- [Set exercise]
Give back the exact lines spanning from the line with "placed(turned, FreeCAD.Placement(shift, FreeCAD.Rotation()))" to the line with "bpy.data.objects.remove(obj)", with both of those lines included and no others.

[begin Supplied material]

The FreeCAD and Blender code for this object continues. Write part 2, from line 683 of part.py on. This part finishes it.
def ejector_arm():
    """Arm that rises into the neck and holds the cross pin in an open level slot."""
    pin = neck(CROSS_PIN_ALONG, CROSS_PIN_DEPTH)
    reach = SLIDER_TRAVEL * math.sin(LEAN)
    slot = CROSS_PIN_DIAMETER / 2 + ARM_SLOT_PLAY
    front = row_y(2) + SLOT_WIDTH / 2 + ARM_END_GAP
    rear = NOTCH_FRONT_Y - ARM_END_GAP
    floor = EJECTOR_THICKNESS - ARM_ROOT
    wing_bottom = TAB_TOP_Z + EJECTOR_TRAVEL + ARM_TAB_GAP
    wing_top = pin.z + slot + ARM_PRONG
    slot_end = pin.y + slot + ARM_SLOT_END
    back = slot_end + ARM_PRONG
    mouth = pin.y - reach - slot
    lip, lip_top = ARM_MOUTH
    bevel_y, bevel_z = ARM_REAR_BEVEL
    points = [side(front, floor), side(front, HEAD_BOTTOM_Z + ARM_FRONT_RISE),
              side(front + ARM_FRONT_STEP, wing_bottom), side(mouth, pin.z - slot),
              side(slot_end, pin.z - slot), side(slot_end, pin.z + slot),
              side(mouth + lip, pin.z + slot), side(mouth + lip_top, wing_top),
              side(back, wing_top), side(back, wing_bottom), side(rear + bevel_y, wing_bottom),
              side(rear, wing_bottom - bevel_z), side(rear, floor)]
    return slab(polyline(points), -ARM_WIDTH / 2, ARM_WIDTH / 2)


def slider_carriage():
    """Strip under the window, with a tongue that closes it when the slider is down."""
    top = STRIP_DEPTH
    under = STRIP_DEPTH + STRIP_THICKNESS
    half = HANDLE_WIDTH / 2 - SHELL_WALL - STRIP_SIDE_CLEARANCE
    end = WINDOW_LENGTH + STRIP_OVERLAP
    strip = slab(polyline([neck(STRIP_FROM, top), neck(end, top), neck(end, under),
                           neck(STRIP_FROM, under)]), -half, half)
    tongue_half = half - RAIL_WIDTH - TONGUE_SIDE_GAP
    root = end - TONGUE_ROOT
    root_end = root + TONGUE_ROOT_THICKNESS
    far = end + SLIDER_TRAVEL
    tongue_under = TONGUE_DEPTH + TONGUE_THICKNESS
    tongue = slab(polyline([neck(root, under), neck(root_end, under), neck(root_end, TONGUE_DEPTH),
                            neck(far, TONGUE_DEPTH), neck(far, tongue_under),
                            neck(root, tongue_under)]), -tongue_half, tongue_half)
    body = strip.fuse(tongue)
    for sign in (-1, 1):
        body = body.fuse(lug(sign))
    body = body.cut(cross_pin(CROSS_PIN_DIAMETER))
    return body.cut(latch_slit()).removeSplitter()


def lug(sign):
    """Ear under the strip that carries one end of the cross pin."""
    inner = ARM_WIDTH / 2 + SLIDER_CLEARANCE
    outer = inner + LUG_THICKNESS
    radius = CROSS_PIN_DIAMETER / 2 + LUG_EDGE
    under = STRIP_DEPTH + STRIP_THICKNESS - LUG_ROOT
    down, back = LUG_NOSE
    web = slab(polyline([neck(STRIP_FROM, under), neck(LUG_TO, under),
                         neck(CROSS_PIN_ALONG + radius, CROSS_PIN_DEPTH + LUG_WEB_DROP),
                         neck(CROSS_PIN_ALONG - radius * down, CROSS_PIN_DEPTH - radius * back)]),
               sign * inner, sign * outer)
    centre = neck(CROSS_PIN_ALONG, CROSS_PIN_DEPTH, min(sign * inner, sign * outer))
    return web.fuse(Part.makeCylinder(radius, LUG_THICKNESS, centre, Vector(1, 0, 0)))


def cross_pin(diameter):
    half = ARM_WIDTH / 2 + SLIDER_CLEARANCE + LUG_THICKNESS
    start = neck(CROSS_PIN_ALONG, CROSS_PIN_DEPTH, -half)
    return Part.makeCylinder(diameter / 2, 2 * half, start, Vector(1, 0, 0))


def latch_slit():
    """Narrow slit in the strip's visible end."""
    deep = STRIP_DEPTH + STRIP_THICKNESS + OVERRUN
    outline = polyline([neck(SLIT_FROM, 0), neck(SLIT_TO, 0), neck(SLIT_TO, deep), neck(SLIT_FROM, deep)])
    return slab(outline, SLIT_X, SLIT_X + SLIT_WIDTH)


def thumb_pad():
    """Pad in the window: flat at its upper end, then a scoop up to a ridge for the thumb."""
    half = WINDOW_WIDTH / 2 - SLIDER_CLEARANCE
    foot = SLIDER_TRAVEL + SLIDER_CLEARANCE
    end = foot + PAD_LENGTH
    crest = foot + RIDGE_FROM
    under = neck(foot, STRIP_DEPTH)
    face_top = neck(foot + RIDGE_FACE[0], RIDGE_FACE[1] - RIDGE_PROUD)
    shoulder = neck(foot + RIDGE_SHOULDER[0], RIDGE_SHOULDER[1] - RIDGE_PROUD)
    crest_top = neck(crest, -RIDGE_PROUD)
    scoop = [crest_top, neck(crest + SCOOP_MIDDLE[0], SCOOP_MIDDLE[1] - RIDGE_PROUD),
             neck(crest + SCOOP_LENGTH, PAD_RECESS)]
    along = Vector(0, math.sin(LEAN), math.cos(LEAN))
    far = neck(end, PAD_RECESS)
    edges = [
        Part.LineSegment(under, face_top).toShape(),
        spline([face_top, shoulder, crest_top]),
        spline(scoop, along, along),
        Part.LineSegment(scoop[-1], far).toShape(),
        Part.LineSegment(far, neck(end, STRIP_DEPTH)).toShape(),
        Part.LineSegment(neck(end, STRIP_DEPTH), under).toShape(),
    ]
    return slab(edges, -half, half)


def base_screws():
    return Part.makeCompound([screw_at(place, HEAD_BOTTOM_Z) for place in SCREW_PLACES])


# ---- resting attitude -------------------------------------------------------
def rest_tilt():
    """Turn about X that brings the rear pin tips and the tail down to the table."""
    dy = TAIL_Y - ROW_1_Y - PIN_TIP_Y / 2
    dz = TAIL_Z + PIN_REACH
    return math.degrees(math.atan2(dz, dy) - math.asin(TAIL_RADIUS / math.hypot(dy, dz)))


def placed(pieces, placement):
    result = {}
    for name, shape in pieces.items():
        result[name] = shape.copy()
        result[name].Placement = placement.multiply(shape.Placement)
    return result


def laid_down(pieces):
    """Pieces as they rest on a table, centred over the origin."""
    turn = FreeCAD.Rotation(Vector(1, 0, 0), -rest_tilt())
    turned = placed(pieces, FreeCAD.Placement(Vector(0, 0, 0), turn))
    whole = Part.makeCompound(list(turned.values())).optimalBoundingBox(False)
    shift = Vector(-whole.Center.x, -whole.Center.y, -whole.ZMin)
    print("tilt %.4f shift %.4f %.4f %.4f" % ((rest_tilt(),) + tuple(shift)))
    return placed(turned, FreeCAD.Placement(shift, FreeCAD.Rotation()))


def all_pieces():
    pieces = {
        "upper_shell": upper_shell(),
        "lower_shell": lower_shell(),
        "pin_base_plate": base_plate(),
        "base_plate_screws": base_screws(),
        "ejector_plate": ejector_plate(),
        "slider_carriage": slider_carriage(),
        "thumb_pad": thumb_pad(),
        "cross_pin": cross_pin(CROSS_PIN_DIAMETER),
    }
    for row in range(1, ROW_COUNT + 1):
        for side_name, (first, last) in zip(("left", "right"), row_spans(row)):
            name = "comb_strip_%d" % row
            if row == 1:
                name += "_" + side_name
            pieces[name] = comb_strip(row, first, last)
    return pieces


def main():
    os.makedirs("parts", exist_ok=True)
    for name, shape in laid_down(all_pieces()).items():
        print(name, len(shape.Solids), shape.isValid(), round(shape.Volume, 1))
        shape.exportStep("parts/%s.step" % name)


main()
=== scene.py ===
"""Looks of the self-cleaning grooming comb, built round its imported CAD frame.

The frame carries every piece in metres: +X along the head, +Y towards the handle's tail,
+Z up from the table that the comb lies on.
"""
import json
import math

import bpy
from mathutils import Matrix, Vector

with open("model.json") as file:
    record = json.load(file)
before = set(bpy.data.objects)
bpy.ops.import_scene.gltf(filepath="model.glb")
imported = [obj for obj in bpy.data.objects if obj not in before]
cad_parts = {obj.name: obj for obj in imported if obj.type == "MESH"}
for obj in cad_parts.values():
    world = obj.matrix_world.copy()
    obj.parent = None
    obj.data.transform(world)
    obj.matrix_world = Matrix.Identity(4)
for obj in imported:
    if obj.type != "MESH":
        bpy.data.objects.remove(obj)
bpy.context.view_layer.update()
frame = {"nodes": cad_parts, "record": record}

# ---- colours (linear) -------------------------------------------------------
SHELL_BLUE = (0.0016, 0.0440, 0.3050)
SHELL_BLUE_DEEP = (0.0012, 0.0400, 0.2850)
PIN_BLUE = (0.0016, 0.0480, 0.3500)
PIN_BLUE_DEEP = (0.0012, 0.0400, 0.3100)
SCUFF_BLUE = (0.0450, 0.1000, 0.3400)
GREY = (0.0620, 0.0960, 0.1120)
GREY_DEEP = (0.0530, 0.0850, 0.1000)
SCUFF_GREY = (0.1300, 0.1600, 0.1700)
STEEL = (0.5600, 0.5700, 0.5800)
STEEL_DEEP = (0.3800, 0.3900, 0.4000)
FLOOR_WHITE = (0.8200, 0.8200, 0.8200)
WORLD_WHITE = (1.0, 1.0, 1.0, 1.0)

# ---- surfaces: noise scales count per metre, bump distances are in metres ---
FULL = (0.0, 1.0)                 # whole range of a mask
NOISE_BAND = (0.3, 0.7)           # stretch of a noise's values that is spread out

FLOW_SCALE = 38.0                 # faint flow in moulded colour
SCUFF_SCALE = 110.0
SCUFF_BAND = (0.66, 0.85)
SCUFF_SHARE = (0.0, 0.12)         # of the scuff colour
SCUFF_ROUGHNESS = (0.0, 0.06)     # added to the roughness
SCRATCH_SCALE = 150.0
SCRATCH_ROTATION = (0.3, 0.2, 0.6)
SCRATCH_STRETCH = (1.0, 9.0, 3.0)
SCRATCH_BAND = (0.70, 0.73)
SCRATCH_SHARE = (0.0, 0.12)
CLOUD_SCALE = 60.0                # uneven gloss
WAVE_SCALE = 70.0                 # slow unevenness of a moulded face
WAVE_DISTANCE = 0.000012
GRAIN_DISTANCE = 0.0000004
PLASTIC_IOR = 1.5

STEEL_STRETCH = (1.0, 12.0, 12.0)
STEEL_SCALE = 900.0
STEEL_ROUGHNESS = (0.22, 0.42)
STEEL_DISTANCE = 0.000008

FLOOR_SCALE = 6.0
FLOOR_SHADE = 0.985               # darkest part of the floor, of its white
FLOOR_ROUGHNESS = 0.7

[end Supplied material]

- [Exercise answer]
    return placed(turned, FreeCAD.Placement(shift, FreeCAD.Rotation()))


def all_pieces():
    pieces = {
        "upper_shell": upper_shell(),
        "lower_shell": lower_shell(),
        "pin_base_plate": base_plate(),
        "base_plate_screws": base_screws(),
        "ejector_plate": ejector_plate(),
        "slider_carriage": slider_carriage(),
        "thumb_pad": thumb_pad(),
        "cross_pin": cross_pin(CROSS_PIN_DIAMETER),
    }
    for row in range(1, ROW_COUNT + 1):
        for side_name, (first, last) in zip(("left", "right"), row_spans(row)):
            name = "comb_strip_%d" % row
            if row == 1:
                name += "_" + side_name
            pieces[name] = comb_strip(row, first, last)
    return pieces


def main():
    os.makedirs("parts", exist_ok=True)
    for name, shape in laid_down(all_pieces()).items():
        print(name, len(shape.Solids), shape.isValid(), round(shape.Volume, 1))
        shape.exportStep("parts/%s.step" % name)


main()
=== scene.py ===
"""Looks of the self-cleaning grooming comb, built round its imported CAD frame.

The frame carries every piece in metres: +X along the head, +Y towards the handle's tail,
+Z up from the table that the comb lies on.
"""
import json
import math

import bpy
from mathutils import Matrix, Vector

with open("model.json") as file:
    record = json.load(file)
before = set(bpy.data.objects)
bpy.ops.import_scene.gltf(filepath="model.glb")
imported = [obj for obj in bpy.data.objects if obj not in before]
cad_parts = {obj.name: obj for obj in imported if obj.type == "MESH"}
for obj in cad_parts.values():
    world = obj.matrix_world.copy()
    obj.parent = None
    obj.data.transform(world)
    obj.matrix_world = Matrix.Identity(4)
for obj in imported:
    if obj.type != "MESH":
        bpy.data.objects.remove(obj)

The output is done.